TTK Prestige
- Formerly: TT Private Limited (1955-1988); TT Limited (1988-1994);
- Company type: Public
- Traded as: BSE: 517506; NSE: TTKPRESTIG;
- Founded: 1955
- Founder: T T Krishnamachari
- Headquarters: M G Road, Chennai, India
- Key people: T. T. Jagannathan (Executive Chairman); Chandru Kalro (Managing Director);
- Products: Kitchen and Home Appliances
- Revenue: ₹2,194.20 crore (US$230 million) (2021)
- Net income: ₹254.20 crore (US$27 million) (2021)
- Parent: TTK Group
- Website: www.ttkprestige.com

= TTK Prestige =

Indian home appliance manufacturer

TTK Prestige Limited is an Indian company that manufactures kitchen appliances and cookware, under the "Prestige" and "Judge" brand.
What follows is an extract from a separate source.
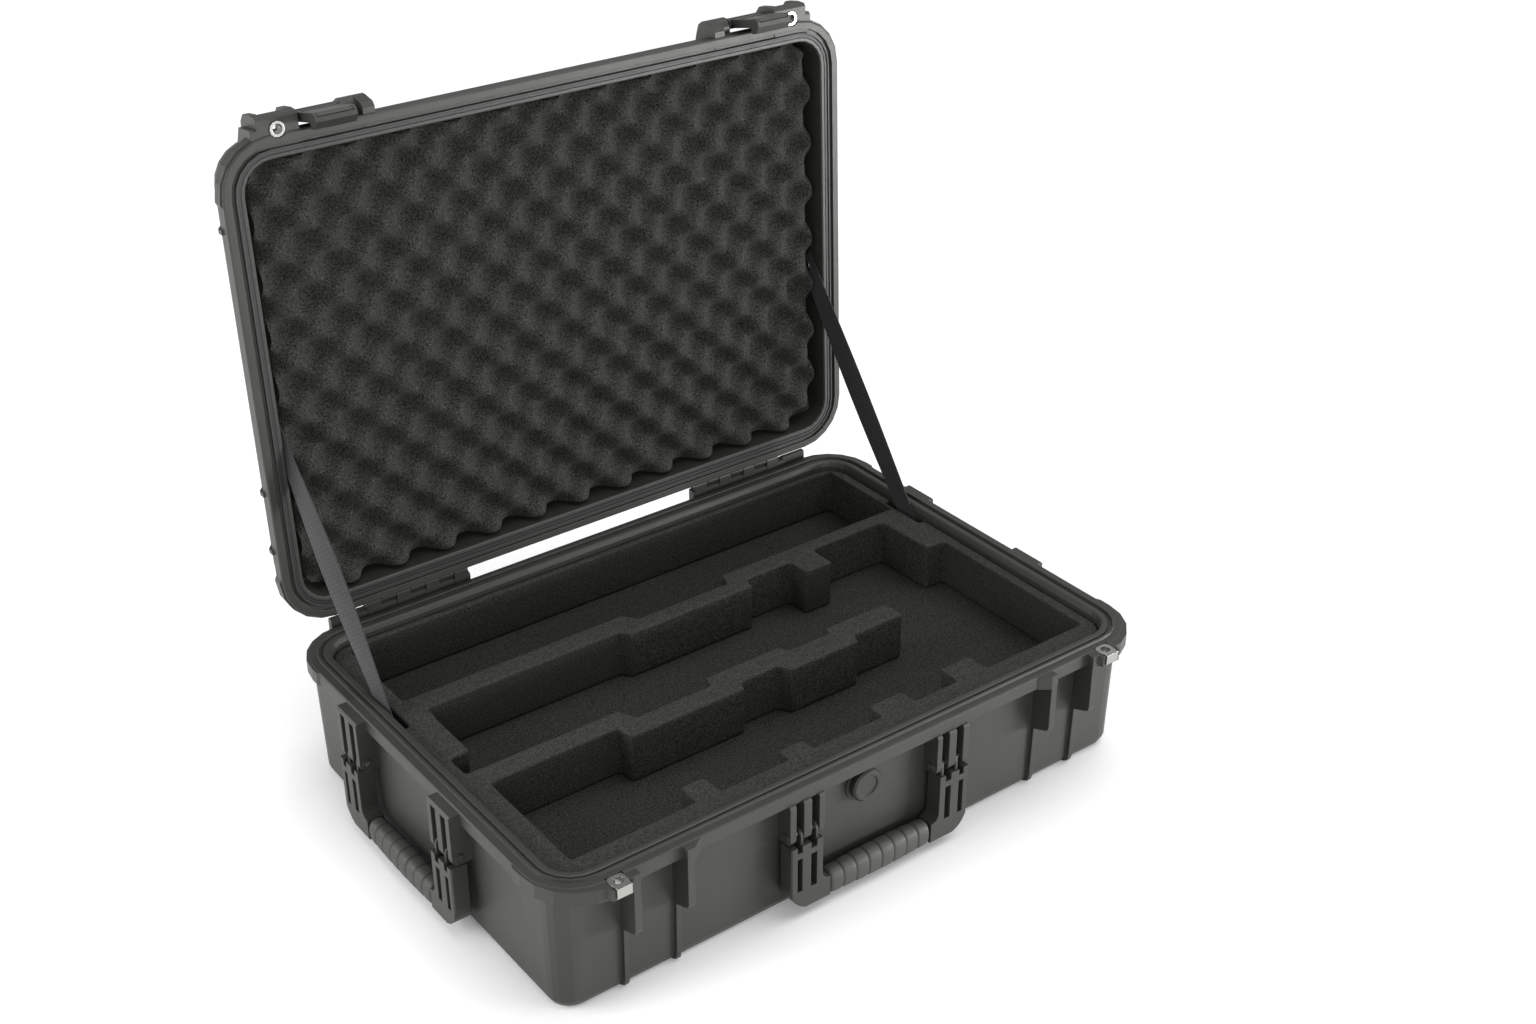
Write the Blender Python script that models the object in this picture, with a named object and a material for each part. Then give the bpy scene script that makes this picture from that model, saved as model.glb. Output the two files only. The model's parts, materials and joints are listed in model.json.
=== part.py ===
"""Hard equipment case with a foam-lined base, a hinged lid and three folding handles.

Lengths in this file are millimetres and are turned into metres where a mesh is made.
The origin is the centre of the base's flat underside: +X runs along the case, -Y is the
front with the latches, +Z is up.  The lid and everything on it is modelled closed, under
an empty on the hinge axis, and that empty is turned to show the case open.
"""
import math

import bmesh
import bpy
from mathutils import Matrix, Vector

MM = 0.001

# Driving dimensions
LENGTH = 678.0            # over the base's rim, along X
DEPTH = 478.0             # over the base's rim, along Y
RIM_Z = 140.0             # top face of the base's rim
LID_DEPTH = 54.0          # from the rim to the lid's outer face
BAND = 14.0               # height of the rim's down-turned band
RIM_CORNER = 50.0         # corner radius of both rims
WALL_CORNER = 22.0        # corner radius of the base's outer wall
FRONT_INSET = 16.0        # rim edge to the base's outer wall at the front
BACK_INSET = 12.0
END_INSET = 9.0
BASE_DRAFT = 2.0          # how much further in the wall is at the floor
BASE_INNER = 23.0         # rim edge to the base's inner wall
LID_INSET = 9.0
LID_INNER = 21.5
WALL = 4.8                # floor of the base and top of the lid
FIT = 0.4                 # gap that resting or touching pieces keep
LIP = 8.0                 # how far the rim's front corners stand out

LID_OPEN = 92.2           # degrees from closed to the straps' stop
HINGE_Y = DEPTH / 2 + 4.8
HINGE_Z = RIM_Z + 11.6
KNUCKLE = 4.6             # radius
KNUCKLE_COUNT = 7
HINGE_INNER = 141.0       # |x| of the hinge's inner end
HINGE_OUTER = 255.0

LATCH_X = 237.0           # |x| of each latch's centre
LATCH_Y = -DEPTH / 2 - 6.0
LATCH_Z = RIM_Z + 22.0
LATCH_HALF = 20.0
LATCH_FACE = -DEPTH / 2 - 10.0
LATCH_REST = 11.0         # degrees that a hanging latch stands off its closed place
TRIGGER_Y = LATCH_FACE + 2.8
TRIGGER_Z = RIM_Z + 6.0
FIN_SPACING = 54.0        # between the two keeper fins of one latch
FIN_WIDTH = 7.0
LUG_FACE = -DEPTH / 2 - 12.5           # front of the lugs that carry the eyelets
EYELET_X = 280.0
EYELET_Y = -DEPTH / 2 - 4.0
EYELET_HALF = (8.2, 7.6)               # plate of the base's eyelets
EYELET_ROUND = 7.2                     # radius of the lid's round ones
EYELET_BORE = 4.6
EYELET_THICK = 1.2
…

The company is best known for its pressure cookers.

==Company history==

TTK Prestige was incorporated as a private limited company on October 22, 1955, in Madras (now Chennai) under the name TT Private Limited. It began manufacture of pressure cookers in 1959 with technical collaboration from Prestige Group of the United Kingdom. The company went public in 1994, and changed to its present name the same year. It is known for its innovative marketing strategy, be it distributing pamphlets by a helicopter in the fifties or introducing the exchange scheme.